The tradeoff is the special-process supply chain. Aerospace parts almost always need outside processing, heat treat, anodize, passivation, NDT, and many of those approved or NADCAP-accredited sources sit in larger metro areas. A Eugene shop will manage these subcontractors, but that routing adds days and freight to the lead time. When you evaluate a local supplier, ask specifically which special processes go offsite, where they go, and how the resulting transit affects your delivery dates. This is usually the longest pole in the aerospace lead-time tent.
Geography still helps on the front end. Being on the I-5 corridor within reach of Portland means source inspection, supplier audits, and first-article reviews can happen in person quickly. For aerospace, where the cost of a quality escape is severe, the ability to put your own quality engineer on the floor during a critical first article is worth a great deal, and that's far easier with a regional supplier than a distant one.

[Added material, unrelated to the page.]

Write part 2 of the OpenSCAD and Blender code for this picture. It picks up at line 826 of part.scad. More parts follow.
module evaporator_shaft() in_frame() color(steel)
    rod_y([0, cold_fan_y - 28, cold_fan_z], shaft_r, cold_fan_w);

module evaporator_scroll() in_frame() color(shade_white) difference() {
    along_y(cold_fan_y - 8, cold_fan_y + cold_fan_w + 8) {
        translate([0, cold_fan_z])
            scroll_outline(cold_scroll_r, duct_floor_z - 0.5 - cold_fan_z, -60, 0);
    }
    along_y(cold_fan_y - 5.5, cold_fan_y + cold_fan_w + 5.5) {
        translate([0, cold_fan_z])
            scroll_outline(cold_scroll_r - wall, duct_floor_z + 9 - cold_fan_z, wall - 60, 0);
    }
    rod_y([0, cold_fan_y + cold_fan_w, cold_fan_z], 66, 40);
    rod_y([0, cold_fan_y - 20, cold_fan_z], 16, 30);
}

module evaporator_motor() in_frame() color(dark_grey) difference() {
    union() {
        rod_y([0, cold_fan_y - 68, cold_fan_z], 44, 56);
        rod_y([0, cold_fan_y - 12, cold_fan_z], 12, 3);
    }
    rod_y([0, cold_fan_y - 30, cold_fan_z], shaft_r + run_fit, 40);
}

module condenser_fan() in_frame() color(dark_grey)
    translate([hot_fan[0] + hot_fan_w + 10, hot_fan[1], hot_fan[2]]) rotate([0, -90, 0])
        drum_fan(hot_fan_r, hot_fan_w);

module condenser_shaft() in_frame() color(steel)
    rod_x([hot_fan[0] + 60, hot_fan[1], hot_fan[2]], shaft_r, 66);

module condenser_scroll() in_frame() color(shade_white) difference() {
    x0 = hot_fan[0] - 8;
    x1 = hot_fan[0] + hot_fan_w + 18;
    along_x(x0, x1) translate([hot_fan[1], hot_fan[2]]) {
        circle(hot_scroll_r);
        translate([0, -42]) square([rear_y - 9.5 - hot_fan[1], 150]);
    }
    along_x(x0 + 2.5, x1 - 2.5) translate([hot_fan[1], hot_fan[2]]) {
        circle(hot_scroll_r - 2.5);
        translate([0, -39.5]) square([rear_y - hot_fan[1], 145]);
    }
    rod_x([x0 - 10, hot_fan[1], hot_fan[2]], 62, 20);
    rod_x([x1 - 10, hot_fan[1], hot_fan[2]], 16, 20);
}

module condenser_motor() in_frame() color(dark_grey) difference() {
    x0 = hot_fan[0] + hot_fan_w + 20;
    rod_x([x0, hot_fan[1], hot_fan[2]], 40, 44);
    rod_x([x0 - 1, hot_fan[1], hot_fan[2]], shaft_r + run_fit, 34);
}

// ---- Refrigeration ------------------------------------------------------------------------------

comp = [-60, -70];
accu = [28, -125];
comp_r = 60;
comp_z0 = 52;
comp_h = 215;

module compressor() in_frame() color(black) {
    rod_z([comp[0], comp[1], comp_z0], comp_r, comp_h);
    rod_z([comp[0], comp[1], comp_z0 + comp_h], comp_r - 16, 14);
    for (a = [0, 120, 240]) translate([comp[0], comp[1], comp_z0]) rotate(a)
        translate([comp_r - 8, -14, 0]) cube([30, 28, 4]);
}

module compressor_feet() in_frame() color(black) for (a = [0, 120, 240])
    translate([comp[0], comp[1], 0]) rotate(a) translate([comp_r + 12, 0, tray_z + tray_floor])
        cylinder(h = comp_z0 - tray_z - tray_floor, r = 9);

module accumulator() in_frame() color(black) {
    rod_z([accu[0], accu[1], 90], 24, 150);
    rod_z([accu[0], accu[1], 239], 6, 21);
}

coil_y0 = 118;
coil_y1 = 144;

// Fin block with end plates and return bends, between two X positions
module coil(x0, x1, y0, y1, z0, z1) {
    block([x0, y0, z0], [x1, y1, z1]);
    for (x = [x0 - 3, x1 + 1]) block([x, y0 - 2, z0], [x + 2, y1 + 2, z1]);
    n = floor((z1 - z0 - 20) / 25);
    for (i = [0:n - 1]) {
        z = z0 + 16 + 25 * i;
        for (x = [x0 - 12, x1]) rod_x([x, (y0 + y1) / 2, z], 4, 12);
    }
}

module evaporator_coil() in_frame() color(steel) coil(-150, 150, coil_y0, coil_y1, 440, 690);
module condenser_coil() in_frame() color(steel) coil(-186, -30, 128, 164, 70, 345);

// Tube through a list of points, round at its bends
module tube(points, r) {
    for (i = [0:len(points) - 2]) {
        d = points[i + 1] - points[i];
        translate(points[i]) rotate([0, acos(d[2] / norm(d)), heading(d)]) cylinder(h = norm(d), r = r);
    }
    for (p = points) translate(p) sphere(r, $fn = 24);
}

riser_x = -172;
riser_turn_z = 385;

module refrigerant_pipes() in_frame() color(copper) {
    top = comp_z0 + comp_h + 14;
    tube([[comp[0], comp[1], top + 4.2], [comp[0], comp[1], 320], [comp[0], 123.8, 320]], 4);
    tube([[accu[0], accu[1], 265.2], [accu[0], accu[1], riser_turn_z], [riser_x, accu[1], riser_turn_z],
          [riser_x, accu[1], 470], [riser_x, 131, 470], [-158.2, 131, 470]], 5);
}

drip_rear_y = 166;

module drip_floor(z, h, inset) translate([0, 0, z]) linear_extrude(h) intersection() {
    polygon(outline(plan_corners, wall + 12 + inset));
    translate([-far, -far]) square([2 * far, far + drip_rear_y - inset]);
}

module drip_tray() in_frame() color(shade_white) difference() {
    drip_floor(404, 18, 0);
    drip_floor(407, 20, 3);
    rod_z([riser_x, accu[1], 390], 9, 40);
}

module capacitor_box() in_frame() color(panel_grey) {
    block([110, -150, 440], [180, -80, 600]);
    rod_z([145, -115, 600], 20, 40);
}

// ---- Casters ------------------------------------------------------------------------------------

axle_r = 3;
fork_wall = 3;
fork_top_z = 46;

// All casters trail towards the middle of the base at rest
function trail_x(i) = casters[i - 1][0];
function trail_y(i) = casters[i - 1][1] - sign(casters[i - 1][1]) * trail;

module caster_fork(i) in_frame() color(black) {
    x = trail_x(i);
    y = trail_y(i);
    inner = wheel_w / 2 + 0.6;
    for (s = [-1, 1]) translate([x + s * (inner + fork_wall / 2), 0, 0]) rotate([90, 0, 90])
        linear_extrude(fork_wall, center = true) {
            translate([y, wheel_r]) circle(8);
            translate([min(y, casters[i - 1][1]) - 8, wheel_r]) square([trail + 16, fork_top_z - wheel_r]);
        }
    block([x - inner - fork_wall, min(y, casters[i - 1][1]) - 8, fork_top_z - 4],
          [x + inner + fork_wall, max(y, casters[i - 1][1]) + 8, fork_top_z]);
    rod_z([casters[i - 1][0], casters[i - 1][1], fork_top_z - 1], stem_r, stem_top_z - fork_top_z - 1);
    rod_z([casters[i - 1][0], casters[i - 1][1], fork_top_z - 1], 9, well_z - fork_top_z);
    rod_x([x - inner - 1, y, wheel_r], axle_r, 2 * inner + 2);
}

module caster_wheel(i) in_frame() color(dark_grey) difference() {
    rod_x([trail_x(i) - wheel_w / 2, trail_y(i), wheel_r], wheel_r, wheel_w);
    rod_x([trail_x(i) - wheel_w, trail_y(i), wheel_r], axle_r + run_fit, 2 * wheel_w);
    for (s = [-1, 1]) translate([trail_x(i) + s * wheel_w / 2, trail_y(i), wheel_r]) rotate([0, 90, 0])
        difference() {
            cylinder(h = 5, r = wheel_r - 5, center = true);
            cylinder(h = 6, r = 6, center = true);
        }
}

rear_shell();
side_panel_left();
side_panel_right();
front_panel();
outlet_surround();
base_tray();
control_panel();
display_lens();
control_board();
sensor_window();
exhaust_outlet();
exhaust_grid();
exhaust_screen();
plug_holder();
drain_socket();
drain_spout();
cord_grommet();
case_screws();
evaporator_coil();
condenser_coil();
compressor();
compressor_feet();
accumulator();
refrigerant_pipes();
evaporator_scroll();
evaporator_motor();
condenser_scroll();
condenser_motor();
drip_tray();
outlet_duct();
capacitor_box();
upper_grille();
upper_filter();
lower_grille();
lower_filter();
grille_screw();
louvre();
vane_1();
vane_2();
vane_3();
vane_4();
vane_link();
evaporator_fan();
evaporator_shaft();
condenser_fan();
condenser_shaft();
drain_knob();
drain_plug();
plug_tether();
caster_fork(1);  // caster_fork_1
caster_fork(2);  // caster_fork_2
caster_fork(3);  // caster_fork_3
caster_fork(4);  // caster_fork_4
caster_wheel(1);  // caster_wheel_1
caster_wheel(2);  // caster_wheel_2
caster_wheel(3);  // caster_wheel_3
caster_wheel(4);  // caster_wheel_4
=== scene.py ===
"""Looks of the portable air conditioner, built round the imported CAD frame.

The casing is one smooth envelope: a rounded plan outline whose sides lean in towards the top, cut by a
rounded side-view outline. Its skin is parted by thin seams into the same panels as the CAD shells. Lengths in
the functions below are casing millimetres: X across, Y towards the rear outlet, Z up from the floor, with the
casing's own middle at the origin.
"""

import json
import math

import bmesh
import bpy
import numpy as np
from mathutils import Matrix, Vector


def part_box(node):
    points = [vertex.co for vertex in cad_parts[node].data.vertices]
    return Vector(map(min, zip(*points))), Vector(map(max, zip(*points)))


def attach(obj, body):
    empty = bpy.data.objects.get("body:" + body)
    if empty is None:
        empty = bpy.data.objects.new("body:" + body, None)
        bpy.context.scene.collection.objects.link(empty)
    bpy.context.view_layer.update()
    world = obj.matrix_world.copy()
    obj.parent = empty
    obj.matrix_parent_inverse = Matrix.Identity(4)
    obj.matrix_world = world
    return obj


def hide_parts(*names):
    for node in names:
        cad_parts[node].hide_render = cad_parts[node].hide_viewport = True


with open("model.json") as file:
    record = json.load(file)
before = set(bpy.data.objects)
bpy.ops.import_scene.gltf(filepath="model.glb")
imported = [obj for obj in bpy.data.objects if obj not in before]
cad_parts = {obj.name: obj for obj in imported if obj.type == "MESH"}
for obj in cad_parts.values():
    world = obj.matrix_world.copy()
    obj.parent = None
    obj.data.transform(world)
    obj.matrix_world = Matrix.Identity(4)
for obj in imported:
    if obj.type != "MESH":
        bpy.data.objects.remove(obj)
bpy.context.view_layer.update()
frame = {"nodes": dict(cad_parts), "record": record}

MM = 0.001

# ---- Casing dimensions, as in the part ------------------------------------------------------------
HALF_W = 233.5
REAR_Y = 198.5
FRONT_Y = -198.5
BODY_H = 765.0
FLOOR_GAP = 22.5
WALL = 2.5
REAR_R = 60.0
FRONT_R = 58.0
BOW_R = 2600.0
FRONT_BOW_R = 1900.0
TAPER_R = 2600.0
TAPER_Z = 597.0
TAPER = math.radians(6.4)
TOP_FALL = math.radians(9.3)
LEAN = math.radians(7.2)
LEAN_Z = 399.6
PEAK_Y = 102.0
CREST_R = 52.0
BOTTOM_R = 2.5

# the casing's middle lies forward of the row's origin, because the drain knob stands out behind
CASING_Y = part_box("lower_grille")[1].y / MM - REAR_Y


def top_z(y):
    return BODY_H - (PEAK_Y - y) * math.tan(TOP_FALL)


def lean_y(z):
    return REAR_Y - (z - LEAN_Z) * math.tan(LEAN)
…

Frequently Asked Questions
The key difference is the authoritative database. AS9100 certificates are recorded in the IAQG OASIS database, the official registry maintained by the International Aerospace Quality Group, which lists each certificate's status, scope, certification body, and validity dates. For aerospace procurement, checking OASIS is mandatory, not optional, and a supplier whose certificate doesn't appear there with active status for the correct site should be treated as unverified regardless of what paperwork they show you. By contrast, ISO 9001 verification relies on the individual registrar's database or the broader IAF CertSearch portal, which is reliable but less centralized. AS9100 also embeds the full ISO 9001 standard plus aviation-specific requirements, so an AS9100 certificate inherently covers everything an ISO 9001 certificate does and more. When sourcing in Eugene, confirm the OASIS entry first, then review the certified scope to ensure the specific processes you need, machining, welding, assembly, or inspection, are actually inside the certification. Many shops certify a narrow scope, and parts that fall outside it won't carry the aerospace pedigree your customer expects.

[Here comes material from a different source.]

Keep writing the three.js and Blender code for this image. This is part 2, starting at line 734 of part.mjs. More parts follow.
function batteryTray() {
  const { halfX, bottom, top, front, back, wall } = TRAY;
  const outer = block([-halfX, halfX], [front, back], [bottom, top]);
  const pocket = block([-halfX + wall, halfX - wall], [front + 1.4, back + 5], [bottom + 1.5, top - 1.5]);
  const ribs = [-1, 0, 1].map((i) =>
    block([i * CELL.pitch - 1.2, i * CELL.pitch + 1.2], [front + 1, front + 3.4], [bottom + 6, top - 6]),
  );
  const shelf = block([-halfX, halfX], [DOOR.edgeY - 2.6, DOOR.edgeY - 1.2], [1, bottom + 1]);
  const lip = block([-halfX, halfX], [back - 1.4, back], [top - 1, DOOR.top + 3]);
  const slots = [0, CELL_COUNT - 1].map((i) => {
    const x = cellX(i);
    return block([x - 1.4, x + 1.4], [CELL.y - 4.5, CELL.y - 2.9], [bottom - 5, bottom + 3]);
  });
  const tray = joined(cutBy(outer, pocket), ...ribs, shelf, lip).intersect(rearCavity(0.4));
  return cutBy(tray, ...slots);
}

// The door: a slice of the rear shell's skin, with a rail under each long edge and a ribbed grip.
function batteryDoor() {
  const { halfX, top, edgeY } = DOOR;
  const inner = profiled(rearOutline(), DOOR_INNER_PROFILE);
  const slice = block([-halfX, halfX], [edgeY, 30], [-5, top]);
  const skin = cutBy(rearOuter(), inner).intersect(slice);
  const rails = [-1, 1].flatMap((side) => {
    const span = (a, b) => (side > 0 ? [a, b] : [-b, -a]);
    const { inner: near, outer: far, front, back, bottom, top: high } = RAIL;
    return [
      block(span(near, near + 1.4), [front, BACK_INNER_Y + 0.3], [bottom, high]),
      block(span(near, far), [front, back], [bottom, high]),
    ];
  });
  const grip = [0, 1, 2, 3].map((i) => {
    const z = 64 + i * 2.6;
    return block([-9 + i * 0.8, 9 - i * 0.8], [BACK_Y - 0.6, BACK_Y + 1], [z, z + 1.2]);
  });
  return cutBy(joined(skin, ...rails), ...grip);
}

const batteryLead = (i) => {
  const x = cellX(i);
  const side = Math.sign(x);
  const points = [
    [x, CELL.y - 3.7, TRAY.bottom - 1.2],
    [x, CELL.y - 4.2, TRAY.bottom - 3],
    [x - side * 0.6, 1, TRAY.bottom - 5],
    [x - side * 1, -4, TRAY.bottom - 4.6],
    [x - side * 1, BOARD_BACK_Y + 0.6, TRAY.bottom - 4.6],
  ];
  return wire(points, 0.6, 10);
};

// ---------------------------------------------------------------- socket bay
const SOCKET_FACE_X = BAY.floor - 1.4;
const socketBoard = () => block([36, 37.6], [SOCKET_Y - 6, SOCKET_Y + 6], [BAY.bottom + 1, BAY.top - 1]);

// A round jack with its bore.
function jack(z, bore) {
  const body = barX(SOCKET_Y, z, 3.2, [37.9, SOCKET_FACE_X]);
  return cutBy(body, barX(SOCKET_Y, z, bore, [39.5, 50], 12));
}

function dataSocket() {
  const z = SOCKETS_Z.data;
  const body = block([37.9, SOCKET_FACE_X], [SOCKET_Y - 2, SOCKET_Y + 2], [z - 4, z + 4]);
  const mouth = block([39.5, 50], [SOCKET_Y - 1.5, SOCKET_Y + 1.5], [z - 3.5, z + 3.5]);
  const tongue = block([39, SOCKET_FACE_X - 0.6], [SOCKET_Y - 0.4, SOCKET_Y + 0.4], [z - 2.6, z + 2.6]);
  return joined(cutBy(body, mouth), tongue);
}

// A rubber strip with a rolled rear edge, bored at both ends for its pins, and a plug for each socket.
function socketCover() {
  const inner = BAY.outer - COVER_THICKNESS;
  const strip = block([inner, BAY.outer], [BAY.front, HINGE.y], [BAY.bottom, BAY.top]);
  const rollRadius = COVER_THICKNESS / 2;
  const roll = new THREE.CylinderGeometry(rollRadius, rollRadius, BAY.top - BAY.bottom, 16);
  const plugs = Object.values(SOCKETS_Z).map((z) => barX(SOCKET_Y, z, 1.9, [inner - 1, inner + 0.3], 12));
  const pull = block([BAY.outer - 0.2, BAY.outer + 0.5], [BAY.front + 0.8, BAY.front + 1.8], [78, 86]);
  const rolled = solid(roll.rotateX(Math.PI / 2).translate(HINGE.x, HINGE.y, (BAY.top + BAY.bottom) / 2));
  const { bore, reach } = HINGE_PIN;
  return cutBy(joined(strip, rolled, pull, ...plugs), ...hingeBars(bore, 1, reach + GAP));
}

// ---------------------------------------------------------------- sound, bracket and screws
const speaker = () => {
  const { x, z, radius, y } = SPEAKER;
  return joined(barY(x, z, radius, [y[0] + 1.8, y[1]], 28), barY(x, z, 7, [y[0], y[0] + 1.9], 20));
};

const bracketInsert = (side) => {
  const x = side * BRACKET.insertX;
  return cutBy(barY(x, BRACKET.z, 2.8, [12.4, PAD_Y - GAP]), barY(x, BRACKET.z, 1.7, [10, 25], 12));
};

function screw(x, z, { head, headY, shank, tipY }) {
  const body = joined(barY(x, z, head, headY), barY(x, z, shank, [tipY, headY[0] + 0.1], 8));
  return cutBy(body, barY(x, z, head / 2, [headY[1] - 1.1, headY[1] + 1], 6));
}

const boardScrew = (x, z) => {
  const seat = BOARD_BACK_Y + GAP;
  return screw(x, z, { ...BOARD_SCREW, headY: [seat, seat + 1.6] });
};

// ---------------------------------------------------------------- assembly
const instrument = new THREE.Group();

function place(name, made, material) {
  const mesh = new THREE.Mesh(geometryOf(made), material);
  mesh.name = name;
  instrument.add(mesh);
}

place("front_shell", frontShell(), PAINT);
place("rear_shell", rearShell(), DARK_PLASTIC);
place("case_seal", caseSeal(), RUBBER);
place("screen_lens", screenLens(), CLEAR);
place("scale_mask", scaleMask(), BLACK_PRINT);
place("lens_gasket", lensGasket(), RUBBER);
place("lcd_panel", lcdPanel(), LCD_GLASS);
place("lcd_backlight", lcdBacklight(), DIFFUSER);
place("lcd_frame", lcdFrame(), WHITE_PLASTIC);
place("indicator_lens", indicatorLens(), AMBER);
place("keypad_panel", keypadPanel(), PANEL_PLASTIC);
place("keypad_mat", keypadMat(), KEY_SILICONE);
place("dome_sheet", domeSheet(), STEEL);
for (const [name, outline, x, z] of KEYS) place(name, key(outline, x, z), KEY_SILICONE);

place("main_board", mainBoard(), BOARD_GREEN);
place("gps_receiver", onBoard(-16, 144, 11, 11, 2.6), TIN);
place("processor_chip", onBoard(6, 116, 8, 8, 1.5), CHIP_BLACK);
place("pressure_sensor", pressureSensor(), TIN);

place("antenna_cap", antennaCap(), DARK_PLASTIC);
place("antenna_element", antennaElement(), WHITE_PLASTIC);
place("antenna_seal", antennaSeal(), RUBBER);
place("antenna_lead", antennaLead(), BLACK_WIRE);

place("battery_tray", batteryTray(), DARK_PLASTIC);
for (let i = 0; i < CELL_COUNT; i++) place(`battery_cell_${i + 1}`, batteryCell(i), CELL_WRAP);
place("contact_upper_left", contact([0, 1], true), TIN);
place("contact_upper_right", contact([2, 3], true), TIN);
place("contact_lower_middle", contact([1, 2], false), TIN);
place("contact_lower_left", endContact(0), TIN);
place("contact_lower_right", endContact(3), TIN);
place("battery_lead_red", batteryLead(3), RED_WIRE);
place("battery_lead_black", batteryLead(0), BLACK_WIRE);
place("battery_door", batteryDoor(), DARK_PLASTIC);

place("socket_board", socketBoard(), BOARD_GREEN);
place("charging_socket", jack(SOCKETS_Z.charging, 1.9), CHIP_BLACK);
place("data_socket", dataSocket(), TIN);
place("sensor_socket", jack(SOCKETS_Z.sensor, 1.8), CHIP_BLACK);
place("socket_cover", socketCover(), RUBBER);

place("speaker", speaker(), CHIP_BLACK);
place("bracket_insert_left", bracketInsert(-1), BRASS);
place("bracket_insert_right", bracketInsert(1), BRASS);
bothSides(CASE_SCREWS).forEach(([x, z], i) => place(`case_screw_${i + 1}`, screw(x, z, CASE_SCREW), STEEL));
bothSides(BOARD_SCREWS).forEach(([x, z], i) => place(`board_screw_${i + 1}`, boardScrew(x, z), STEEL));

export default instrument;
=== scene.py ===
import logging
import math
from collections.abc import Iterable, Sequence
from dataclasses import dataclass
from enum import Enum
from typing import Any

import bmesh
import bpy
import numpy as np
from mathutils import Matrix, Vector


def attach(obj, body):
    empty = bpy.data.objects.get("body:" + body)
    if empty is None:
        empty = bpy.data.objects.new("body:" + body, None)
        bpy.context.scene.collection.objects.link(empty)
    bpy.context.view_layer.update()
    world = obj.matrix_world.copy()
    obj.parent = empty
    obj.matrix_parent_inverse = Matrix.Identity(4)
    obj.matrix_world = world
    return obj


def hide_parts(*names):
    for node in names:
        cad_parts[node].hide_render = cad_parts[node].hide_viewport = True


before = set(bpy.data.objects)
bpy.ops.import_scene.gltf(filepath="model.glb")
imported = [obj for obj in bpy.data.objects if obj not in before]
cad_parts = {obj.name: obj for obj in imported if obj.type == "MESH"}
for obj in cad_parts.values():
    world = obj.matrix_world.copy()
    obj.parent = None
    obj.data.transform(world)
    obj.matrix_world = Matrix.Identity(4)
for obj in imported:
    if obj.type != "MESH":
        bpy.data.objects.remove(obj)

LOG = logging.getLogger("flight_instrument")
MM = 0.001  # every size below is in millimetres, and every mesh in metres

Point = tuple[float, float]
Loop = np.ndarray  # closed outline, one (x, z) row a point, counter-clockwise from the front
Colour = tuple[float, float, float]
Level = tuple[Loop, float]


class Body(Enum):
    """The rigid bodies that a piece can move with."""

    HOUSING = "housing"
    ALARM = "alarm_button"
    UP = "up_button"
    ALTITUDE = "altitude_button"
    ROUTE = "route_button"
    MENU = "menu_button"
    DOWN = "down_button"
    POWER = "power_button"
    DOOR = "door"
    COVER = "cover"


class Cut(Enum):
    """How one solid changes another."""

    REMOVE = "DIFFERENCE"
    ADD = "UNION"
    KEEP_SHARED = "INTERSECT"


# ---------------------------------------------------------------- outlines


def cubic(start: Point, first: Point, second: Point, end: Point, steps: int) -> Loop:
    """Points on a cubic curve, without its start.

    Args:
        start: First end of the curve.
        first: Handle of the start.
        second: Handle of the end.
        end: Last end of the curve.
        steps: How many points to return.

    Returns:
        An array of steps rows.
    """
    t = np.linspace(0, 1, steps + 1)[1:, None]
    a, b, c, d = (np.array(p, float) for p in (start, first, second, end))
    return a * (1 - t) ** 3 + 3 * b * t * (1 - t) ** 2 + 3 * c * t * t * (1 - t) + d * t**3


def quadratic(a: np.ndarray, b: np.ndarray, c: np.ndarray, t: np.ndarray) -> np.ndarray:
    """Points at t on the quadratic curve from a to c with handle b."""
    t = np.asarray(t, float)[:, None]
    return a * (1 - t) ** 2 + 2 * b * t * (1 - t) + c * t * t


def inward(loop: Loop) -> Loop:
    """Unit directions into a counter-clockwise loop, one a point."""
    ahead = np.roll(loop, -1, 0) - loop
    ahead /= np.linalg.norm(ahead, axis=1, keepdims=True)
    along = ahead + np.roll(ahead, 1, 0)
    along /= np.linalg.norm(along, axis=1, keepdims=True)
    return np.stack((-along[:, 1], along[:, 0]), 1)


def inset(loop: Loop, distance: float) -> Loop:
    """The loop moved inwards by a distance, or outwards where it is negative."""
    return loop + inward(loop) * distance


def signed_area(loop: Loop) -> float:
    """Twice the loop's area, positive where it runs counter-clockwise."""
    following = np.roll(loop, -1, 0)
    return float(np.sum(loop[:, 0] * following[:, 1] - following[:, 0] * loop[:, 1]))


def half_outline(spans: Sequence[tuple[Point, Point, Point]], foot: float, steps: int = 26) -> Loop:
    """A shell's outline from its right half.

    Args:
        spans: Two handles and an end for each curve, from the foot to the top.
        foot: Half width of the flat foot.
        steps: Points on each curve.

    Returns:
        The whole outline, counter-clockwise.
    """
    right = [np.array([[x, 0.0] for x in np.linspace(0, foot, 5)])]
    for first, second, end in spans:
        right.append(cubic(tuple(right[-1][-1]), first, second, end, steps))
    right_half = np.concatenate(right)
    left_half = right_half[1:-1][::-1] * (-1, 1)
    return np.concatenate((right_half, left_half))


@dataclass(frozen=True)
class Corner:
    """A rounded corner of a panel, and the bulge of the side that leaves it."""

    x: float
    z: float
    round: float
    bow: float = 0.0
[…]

Often yes, but it depends on the special processes your part requires. AS9100 governs the supplier's overall quality management system, while NADCAP accredits specific special processes, heat treating, chemical processing, nondestructive testing, welding, surface enhancement, and coatings, against demanding industry-consensus standards. Many aerospace primes flow down a requirement that special processes be performed by NADCAP-accredited sources. A Eugene machine shop will usually hold AS9100 for its own machining and assembly operations but subcontract heat treat, anodize, passivation, or NDT to outside processors. The critical question is whether those outside processors carry the NADCAP accreditation your contract demands. When you qualify a local supplier, ask them to identify each special process, name the subcontracted source, and confirm that source's NADCAP status if your prime requires it. Don't assume the AS9100 shop's certification extends to its subcontractors, it doesn't. The supplier remains responsible for controlling those subcontractors under AS9100, but the actual special-process accreditation lives with the processor doing the work, and that's what your customer will audit.

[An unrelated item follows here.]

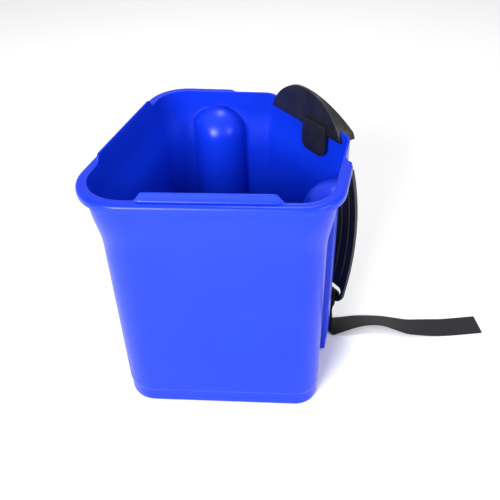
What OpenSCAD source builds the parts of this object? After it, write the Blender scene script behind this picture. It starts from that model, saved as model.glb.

Yes, and in fact smaller shops are often the right fit for the kind of aerospace work that flows through a region like Eugene. The southern Willamette Valley isn't a major aerospace production center, so the local sweet spot is high-mix, low-to-mid-volume work: prototypes, short production runs, replacement parts, tooling, and fixtures that demand precision and full traceability but don't justify a dedicated production line. A focused ten-to-fifty-person shop that has invested in AS9100, good metrology, and disciplined documentation can serve this work very well, frequently with more responsiveness and lower setup overhead than a large aerospace plant geared for volume. The thing to verify is depth of process control and the special-process supply chain. A small shop can hold AS9100 legitimately, but you want to confirm it has robust configuration management, counterfeit-parts controls, FOD prevention, and reliable approved sources for the heat treat, finishing, and NDT your parts need. Size is less important than whether the shop's systems and subcontractor network can carry your specific part through to a complete, auditable data package.
The biggest lead-time risk is the special-process supply chain. Aerospace parts almost always require outside processing, heat treatment, anodizing, passivation, chemical conversion coating, nondestructive testing, or specialty coatings, and many of the approved or NADCAP-accredited sources for these processes are concentrated in larger metropolitan areas rather than in Eugene itself. That means a part machined locally may need to travel to Portland or beyond and back for special processing, adding days of transit plus the processor's own queue time. This routing is typically the longest pole in an aerospace lead-time estimate, and it's where schedules slip. When you quote and qualify a Eugene AS9100 supplier, ask specifically which processes go offsite, where each one goes, and how the supplier builds that transit and queue time into the committed delivery date. A good supplier will have established relationships with approved processors and will give you a realistic schedule that accounts for the back-and-forth. The machining and assembly portions performed in-house are usually predictable, it's the offsite special processes that introduce variability, so manage that part of the schedule deliberately.
No, those are entirely separate requirements and conflating them is a common and costly mistake. AS9100 is a quality management standard, it governs how a supplier controls processes, documentation, and traceability to produce conforming aerospace parts. ITAR is an export-control regime administered under the International Traffic in Arms Regulations, and it governs who may access defense articles, technical data, and certain manufacturing know-how based on U.S. person status and registration with the State Department's Directorate of Defense Trade Controls. A Eugene shop can hold AS9100 and have no ITAR registration whatsoever, and many do, because plenty of aerospace work is commercial and not export-controlled. If your part, drawing, or specification falls under ITAR or EAR jurisdiction, you must separately confirm the supplier is registered and has the personnel and facility controls to handle controlled technical data lawfully. Ask directly whether the supplier is ITAR-registered and how it segregates and controls export-controlled information. Never assume an aerospace quality certification implies export-control compliance, verify each requirement on its own, because the penalties for an export-control violation are severe and fall on both parties.